_Given task:_ Quote the material below exactly as written, from the first line to the line that holds "return node.outputs[name]", endpoints included.

_Collected material:_
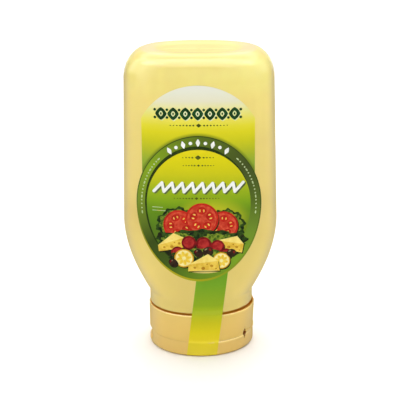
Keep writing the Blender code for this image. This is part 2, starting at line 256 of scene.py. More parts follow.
class Nodes:
    """A material's node tree, with short calls for the nodes used here."""

    def __init__(self, name, **shader_values):
        self.material = bpy.data.materials.new(name)
        self.material.use_nodes = True
        self.tree = self.material.node_tree
        self.shader = self.tree.nodes["Principled BSDF"]
        for socket, value in shader_values.items():
            self.shader.inputs[socket.replace("_", " ")].default_value = value
        self.point = self.new("ShaderNodeTexCoord").outputs["Object"]

    def new(self, kind, **settings):
        node = self.tree.nodes.new(kind)
        for key, value in settings.items():
            setattr(node, key, value)
        return node

    def link(self, source, target):
        if isinstance(source, (int, float)):
            target.default_value = source
        else:
            self.tree.links.new(source, target)

    def math(self, operation, first, second=0.0):
        node = self.new("ShaderNodeMath", operation=operation)
        self.link(first, node.inputs[0])
        self.link(second, node.inputs[1])
        return node.outputs[0]

    def plus(self, first, second):
        return self.math("ADD", first, second)

    def minus(self, first, second):
        return self.math("SUBTRACT", first, second)

    def times(self, first, second):
        return self.math("MULTIPLY", first, second)

    def over(self, first, second):
        return self.math("DIVIDE", first, second)

    def axis(self, name):
        node = self.new("ShaderNodeSeparateXYZ")
        self.link(self.point, node.inputs[0])
        return node.outputs[name]

    def between(self, value, low, high):
        """0 at low and 1 at high."""
        node = self.new("ShaderNodeMapRange", interpolation_type="SMOOTHSTEP")
        self.link(value, node.inputs["Value"])
        node.inputs["From Min"].default_value = low
        node.inputs["From Max"].default_value = high
        return node.outputs["Result"]

    def ramp(self, factor, stops, interpolation="EASE"):
        """A colour ramp over (place, (red, green, blue)) stops in screen colours."""
        node = self.new("ShaderNodeValToRGB")
        elements = node.color_ramp.elements
        node.color_ramp.interpolation = interpolation
        while len(elements) < len(stops):
            elements.new(0.5)
        for element, (place, colour) in zip(elements, stops):
            element.position = place
            element.color = linear(*colour)
        self.link(factor, node.inputs["Fac"])
        return node.outputs["Color"]

    def height_ramp(self, low, high, stops):
        """A colour ramp that runs evenly from one height to another."""
        height = self.between(self.axis("Z"), low, high)
        height.node.interpolation_type = "LINEAR"
        return self.ramp(height, stops, "LINEAR")

    def noise(self, scale, detail=2.0, roughness=0.5):
        node = self.new("ShaderNodeTexNoise")
        node.inputs["Scale"].default_value = scale
        node.inputs["Detail"].default_value = detail
        node.inputs["Roughness"].default_value = roughness
        self.link(self.point, node.inputs["Vector"])
        return node.outputs["Fac"]

    def blend(self, factor, first, second, mode="MIX"):
        node = self.new("ShaderNodeMix", data_type="RGBA", blend_type=mode)
        self.link(factor, node.inputs["Factor"])
        for source, socket in ((first, node.inputs[6]), (second, node.inputs[7])):
            if isinstance(source, tuple):
                socket.default_value = linear(*source)
            else:
                self.link(source, socket)
        return node.outputs[2]

    def colour(self, source):
        self.link(source, self.shader.inputs["Base Color"])

    def roughness(self, factor, low, high):
        value = self.plus(self.times(factor, high - low), low)
        self.link(value, self.shader.inputs["Roughness"])

    def dim_glancing(self):
        """Mirror less towards the outline, as in a studio with dark sides, but not near the top. Returns how
        near the outline is."""
        share = self.between(self.new("ShaderNodeLayerWeight").outputs["Facing"], DIM_START, DIM_END)
        near_top = self.between(self.axis("Z"), TOTAL_HEIGHT - DIM_FADE_START, TOTAL_HEIGHT - DIM_FADE_END)
        share = self.times(share, self.minus(1.0, near_top))
        level = self.times(self.minus(1.0, share), FULL_SPECULAR_LEVEL)
        self.link(level, self.shader.inputs["Specular IOR Level"])
        return share

    def bump(self, height, distance, strength=1.0):
        node = self.new("ShaderNodeBump")
        node.inputs["Strength"].default_value = strength
        node.inputs["Distance"].default_value = distance
        self.link(height, node.inputs["Height"])
        self.link(node.outputs["Normal"], self.shader.inputs["Normal"])


def bottle_material():
    """Blow-moulded bottle, opaque pale yellow with mayonnaise behind it."""
    nodes = Nodes("bottle_plastic", Subsurface_Weight=0.2, Subsurface_Scale=0.006, IOR=1.35)
    nodes.shader.inputs["Subsurface Radius"].default_value = (1.0, 0.75, 0.35)
    height = nodes.axis("Z")
    cloud = nodes.between(nodes.noise(28.0, 3.0), 0.35, 0.65)
    # Painted light and shade: the ramp is darker around the shoulder and lighter towards the top, with a
    # painted highlight near the top's rounded edge.
    body = nodes.ramp(
        nodes.between(height, SKIRT_FOOT, TOTAL_HEIGHT),
        (
            (0.0, (224, 200, 109)), (0.12, (226, 202, 109)), (0.35, (221, 195, 104)), (0.54, (233, 209, 115)),
            (0.73, (238, 215, 119)), (0.92, (249, 227, 128)), (0.97, (251, 234, 134)),
            (0.990, (254, 240, 142)), (0.996, (254, 240, 143)), (1.0, (246, 226, 142)),
        ),
    )
    moulded = nodes.blend(cloud, body, nodes.blend(0.5, body, (236, 212, 118)))
    # Painted reflection: the top's face turns paler towards its sides.
    aside = nodes.between(nodes.math("ABSOLUTE", nodes.axis("X")), TOP_PALE_START, TOP_PALE_END)
    on_top = nodes.between(height, TOTAL_HEIGHT - DISH_MIDDLE_DEPTH, TOTAL_HEIGHT - TOP_FACE_DEPTH)
    moulded = nodes.blend(nodes.times(aside, on_top), moulded, (238, 218, 160))
    # Painted shade: the colour darkens towards the outline.
    edge = nodes.times(nodes.dim_glancing(), 0.8)
    nodes.colour(nodes.blend(edge, moulded, (192, 170, 106)))
    nodes.roughness(nodes.noise(160.0, 4.0), 0.17, 0.24)
    nodes.bump(nodes.noise(420.0, 3.0), 0.00002, 0.35)
    return nodes.material


def closure_material(name, top_colour, foot_colour):
    """Injection-moulded closure with a fine satin grain."""
    nodes = Nodes(name, Subsurface_Weight=0.12, Subsurface_Scale=0.004, IOR=1.4)
    nodes.shader.inputs["Subsurface Radius"].default_value = (1.0, 0.6, 0.25)
    height = nodes.axis("Z")
    moulded = nodes.ramp(nodes.between(height, 0.0, COLLAR_TOP), ((0.0, foot_colour), (1.0, top_colour)))
    # Painted highlight along the collar's rounded top edge.
    rim = nodes.between(height, COLLAR_TOP - RIM_LINE_FOOT, COLLAR_TOP - RIM_LINE_TOP)
    moulded = nodes.blend(nodes.times(rim, 0.8), moulded, (255, 228, 134))
    # Painted highlight along the lid's lip below the seam, towards the hinge.
    below_seam = nodes.between(height, SEAM_HEIGHT - LIP_LINE_FOOT, SEAM_HEIGHT - LIP_LINE_TOP)
    in_collar = nodes.between(height, SEAM_HEIGHT, SEAM_HEIGHT + FINE)
    towards_hinge = nodes.between(nodes.axis("X"), LIP_LINE_START, LIP_LINE_END)
    lip = nodes.times(nodes.times(below_seam, nodes.minus(1.0, in_collar)), towards_hinge)
    moulded = nodes.blend(nodes.times(lip, 0.8), moulded, (255, 226, 138))
    moulded = nodes.blend(nodes.times(nodes.noise(60.0, 3.0), 0.25), moulded, foot_colour)
    # Painted shade: the colour darkens towards the outline.
    edge = nodes.times(nodes.dim_glancing(), 0.7)
    nodes.colour(nodes.blend(edge, moulded, (194, 168, 108)))
    nodes.roughness(nodes.noise(300.0, 4.0), 0.34, 0.44)
    nodes.bump(nodes.noise(1600.0), 0.00001, 0.5)
    return nodes.material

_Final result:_
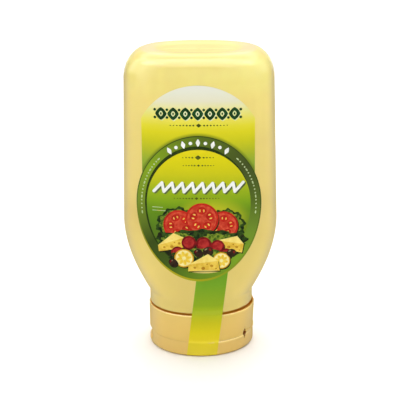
Keep writing the Blender code for this image. This is part 2, starting at line 256 of scene.py. More parts follow.
class Nodes:
    """A material's node tree, with short calls for the nodes used here."""

    def __init__(self, name, **shader_values):
        self.material = bpy.data.materials.new(name)
        self.material.use_nodes = True
        self.tree = self.material.node_tree
        self.shader = self.tree.nodes["Principled BSDF"]
        for socket, value in shader_values.items():
            self.shader.inputs[socket.replace("_", " ")].default_value = value
        self.point = self.new("ShaderNodeTexCoord").outputs["Object"]

    def new(self, kind, **settings):
        node = self.tree.nodes.new(kind)
        for key, value in settings.items():
            setattr(node, key, value)
        return node

    def link(self, source, target):
        if isinstance(source, (int, float)):
            target.default_value = source
        else:
            self.tree.links.new(source, target)

    def math(self, operation, first, second=0.0):
        node = self.new("ShaderNodeMath", operation=operation)
        self.link(first, node.inputs[0])
        self.link(second, node.inputs[1])
        return node.outputs[0]

    def plus(self, first, second):
        return self.math("ADD", first, second)

    def minus(self, first, second):
        return self.math("SUBTRACT", first, second)

    def times(self, first, second):
        return self.math("MULTIPLY", first, second)

    def over(self, first, second):
        return self.math("DIVIDE", first, second)

    def axis(self, name):
        node = self.new("ShaderNodeSeparateXYZ")
        self.link(self.point, node.inputs[0])
        return node.outputs[name]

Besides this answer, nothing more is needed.